5. Database backup last 24 hours / databases not back upped recently
Be sure you have database-backups, and monitor them daily. A good guideline for SQL Server is to have a full backup every day for all databases. If the size is too big to perform daily backups, make a plan to perform a full backup during the weekend and (daily) differentials during the week. Also make a plan to test the backup, perform a restore every few months. Doing this you have a better feeling with the backups, and when a restore is needed and everybody is panicking just open your restore-runbook and perform it.
6. SQL Server error log
Do not forget to check the error log. Sometimes there are errors in there that are useful and must be handled. When there are no errors at all please check the older logs. This can happen in instances where the activity is very low.
7. CPU Info
It is quite hard to give exact guidelines for CPU. In general: if your CPU is too busy, give it more.
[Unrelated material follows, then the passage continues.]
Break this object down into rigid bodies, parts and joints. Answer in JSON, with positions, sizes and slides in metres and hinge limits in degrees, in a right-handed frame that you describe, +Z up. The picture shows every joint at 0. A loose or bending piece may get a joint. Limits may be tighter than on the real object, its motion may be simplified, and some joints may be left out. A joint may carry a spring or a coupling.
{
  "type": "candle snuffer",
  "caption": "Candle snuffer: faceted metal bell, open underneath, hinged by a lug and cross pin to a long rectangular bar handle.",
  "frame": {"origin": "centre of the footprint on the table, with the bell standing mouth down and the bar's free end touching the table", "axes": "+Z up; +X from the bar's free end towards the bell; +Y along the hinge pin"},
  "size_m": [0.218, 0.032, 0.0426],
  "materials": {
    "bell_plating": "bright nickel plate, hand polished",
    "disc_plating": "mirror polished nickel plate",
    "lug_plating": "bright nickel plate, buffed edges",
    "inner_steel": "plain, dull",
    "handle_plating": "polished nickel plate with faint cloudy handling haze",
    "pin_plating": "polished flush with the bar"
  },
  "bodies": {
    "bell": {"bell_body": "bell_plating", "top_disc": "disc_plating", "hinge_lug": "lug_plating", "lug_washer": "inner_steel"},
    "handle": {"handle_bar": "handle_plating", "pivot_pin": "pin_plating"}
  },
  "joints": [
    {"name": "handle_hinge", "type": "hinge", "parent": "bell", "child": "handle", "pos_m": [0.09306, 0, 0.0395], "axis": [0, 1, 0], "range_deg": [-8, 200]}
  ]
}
Check how busy the CPU is. If the average over a day or a week is above 15%, consider to add more CPU-power to the host. But when there are no performance related issues with the instance, consider to leave it as it is. Use this info as an indicator what instances qualify for more CPU-power.
8. SQL Server memory info
Check if the allocated memory is sufficient for the instance. If the allocated memory is (almost) equal to the total memory, consider to extent it. Also check if there is any memory-pressure.
9. Top 10 long running queries
Looking at the top 10 of long running queries is another indicator to find out if there are problems in your instance. But first of all: if nobody complains about long running queries, skip this. It is a waste of time to investigate this if nobody has an advantage.
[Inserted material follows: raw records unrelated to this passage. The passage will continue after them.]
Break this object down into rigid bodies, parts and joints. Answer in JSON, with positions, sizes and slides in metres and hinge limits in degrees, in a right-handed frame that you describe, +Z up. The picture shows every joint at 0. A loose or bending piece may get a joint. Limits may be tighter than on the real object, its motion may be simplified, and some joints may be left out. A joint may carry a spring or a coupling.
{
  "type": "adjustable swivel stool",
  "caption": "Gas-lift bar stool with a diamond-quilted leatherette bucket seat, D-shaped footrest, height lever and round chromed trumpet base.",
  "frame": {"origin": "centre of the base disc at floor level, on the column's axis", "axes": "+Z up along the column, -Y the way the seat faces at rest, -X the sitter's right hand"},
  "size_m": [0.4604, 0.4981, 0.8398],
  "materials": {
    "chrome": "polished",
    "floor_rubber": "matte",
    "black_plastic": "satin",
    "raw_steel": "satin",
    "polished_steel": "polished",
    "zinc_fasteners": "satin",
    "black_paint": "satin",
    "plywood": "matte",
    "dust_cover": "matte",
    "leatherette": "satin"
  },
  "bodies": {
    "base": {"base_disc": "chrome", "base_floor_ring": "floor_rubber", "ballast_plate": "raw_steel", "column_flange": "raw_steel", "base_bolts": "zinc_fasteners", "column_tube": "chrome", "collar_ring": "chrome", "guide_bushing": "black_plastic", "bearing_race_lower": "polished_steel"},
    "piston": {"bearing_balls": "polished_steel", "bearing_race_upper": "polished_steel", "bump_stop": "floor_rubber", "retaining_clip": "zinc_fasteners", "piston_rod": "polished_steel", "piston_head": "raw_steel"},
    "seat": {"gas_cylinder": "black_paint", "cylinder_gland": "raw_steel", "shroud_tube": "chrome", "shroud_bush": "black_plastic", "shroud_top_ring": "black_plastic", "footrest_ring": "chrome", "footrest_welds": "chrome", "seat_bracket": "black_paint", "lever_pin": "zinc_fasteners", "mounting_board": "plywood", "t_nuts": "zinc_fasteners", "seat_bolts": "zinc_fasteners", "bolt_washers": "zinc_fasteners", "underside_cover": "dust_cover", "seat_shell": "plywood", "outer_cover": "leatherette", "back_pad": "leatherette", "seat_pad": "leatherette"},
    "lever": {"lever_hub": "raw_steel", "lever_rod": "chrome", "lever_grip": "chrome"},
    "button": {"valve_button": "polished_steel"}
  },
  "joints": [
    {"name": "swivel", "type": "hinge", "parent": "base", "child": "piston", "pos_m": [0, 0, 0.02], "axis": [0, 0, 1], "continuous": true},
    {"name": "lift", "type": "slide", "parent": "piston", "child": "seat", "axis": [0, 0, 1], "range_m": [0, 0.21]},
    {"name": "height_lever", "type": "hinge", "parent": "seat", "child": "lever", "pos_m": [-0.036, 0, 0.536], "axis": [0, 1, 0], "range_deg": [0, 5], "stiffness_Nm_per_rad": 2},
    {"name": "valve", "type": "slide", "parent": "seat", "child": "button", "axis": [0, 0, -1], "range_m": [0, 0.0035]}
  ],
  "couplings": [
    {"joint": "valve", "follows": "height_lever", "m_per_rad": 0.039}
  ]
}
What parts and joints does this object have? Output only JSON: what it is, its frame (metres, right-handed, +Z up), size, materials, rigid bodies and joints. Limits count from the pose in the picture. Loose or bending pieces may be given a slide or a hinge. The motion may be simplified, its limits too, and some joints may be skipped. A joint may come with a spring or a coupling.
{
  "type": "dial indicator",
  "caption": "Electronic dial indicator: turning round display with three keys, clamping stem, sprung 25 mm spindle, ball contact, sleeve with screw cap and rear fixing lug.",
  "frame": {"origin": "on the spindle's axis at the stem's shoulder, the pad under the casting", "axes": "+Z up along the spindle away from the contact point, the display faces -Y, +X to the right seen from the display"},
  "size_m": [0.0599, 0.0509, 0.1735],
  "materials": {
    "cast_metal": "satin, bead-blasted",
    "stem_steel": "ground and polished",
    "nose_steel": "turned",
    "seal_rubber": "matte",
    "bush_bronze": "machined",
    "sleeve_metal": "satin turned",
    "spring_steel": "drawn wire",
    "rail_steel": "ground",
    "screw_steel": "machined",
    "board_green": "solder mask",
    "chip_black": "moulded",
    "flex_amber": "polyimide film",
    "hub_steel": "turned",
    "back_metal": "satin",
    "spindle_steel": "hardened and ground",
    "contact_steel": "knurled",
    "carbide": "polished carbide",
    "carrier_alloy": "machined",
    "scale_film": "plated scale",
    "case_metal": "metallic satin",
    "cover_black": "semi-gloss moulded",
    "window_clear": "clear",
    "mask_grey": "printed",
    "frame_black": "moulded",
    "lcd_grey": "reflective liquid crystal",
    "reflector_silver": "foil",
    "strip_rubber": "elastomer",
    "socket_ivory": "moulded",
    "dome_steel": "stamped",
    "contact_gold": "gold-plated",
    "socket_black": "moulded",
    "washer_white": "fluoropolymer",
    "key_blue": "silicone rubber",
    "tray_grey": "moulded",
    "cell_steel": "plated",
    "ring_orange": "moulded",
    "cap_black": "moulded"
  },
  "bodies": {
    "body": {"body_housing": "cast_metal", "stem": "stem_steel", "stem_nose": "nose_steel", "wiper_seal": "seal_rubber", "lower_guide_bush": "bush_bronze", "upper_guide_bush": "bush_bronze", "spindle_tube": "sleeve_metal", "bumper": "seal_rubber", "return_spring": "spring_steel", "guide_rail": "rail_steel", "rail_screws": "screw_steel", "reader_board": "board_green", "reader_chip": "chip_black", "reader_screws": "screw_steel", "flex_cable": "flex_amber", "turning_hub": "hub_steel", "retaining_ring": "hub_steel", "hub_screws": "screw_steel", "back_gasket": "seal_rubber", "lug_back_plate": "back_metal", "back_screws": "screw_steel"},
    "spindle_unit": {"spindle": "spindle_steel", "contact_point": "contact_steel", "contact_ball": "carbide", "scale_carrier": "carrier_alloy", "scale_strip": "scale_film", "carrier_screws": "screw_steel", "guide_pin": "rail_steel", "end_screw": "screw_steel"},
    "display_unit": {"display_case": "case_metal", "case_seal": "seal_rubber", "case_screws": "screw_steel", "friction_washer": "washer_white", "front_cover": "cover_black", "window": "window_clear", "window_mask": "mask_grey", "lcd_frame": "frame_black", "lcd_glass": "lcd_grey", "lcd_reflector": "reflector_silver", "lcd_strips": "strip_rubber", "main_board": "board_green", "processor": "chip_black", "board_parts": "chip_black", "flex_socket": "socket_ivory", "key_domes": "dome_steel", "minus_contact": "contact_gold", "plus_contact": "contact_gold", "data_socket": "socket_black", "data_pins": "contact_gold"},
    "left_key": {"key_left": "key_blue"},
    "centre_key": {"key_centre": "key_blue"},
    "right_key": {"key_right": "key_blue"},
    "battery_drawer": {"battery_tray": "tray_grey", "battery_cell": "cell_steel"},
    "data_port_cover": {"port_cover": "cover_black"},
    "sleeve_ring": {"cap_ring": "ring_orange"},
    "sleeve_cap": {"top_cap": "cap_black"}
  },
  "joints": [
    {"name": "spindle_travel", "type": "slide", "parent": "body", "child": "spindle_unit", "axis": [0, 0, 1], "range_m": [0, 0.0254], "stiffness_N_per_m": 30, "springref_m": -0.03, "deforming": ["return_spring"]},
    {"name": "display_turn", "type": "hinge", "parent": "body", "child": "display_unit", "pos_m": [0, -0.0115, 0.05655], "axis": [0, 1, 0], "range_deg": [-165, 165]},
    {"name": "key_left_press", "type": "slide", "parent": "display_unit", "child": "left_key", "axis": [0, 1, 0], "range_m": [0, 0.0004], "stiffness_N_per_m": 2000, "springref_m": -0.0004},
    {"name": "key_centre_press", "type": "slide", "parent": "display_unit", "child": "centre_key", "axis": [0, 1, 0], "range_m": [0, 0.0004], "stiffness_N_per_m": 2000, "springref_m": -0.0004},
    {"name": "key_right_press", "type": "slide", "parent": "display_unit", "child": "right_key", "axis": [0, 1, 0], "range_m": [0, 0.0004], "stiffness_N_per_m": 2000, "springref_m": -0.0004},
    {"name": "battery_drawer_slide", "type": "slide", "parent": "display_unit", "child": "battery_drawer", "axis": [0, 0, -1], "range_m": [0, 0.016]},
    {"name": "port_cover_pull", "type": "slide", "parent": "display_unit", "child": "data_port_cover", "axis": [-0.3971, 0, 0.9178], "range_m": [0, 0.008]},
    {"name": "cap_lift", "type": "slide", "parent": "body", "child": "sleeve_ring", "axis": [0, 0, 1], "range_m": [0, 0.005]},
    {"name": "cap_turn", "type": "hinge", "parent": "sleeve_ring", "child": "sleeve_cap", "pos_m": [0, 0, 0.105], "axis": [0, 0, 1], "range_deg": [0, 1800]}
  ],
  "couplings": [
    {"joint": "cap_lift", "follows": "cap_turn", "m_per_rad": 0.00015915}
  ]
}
Try to find the bottleneck in the long running queries. Is it memory? Is it IO? It is too detailed to dive into the deep for this one, but be sure to have a look at it when checking the health for your instance.
10. All files
Check if the files that are related to SQL server are distributed across several disks. It is quite hard to make a default for this, since every company and even person has his own standard. Overall a good default is:
- no related files on the C-drive
- tempfiles on their own drive
- separate datafiles and logfiles
- separate data from indexes, so they can be distributed to different drives
11. Service accounts
Check if the SQL server services (for instance and agent) are running under a domain-account. If not: make it so.
12. Sysadmin
Be sure you have an overview of the sysadmins in your instances. Best practice is that only DBA’s have this privilege. But unfortunately some applications need it otherwise they won’t work. Document those kind of exceptions, and keep asking your supplier when they will fix this.
13. Recovery model
I always prefer full recovery, unless there is a good reason to not do so. When using full recovery you can restore point in time. When using simple mode, be aware: point in time recovery is not possible. You can restore to the moment from the backup, and that’s it. Sometimes you see simple mode when running a datawarehouse with a lot of mutations. Be aware there is a special ‘bulk logged’-mode, which may be better to use instead of simple mode. When you don’t use full recovery document why you decided to use another model.
14. LinkedServers
Check if the linked servers connect to databases you know. Also check what exactly has been configured: can someone ‘on the other side’ retrieve all your data? Also document the linked servers, document everything you know about them. If you miss information: ask around for it.
15. Uptime
If uptime is above one month, the most recent Windows-updates are very likely not installed. Find out why the most recent Windows-updates are not installed. If there is no policy for Windows-updates: force your executives to make one and comply with it.
16. Default accounts
Check the status for all the default accounts in the database. It depends on the configuration for SQL Server what accounts are in there exactly, but at least check:
- sa
- NT Service\MSSQL$<instance>
- NT SERVICE\SQLAgent$<instance>
- NT AUTHORITY\SYSTEM
- NT SERVICE\MSSQLSERVER
- NT SERVICE\SQLSERVERAGENT
If they are enabled: disable them, and when needed replace them by a domain-account.
My conclusion:
- be aware
- dare to fix, update and upgrade
- practice your skills
- document when needed
Good luck with your healthchecks and thanks for reading this blog!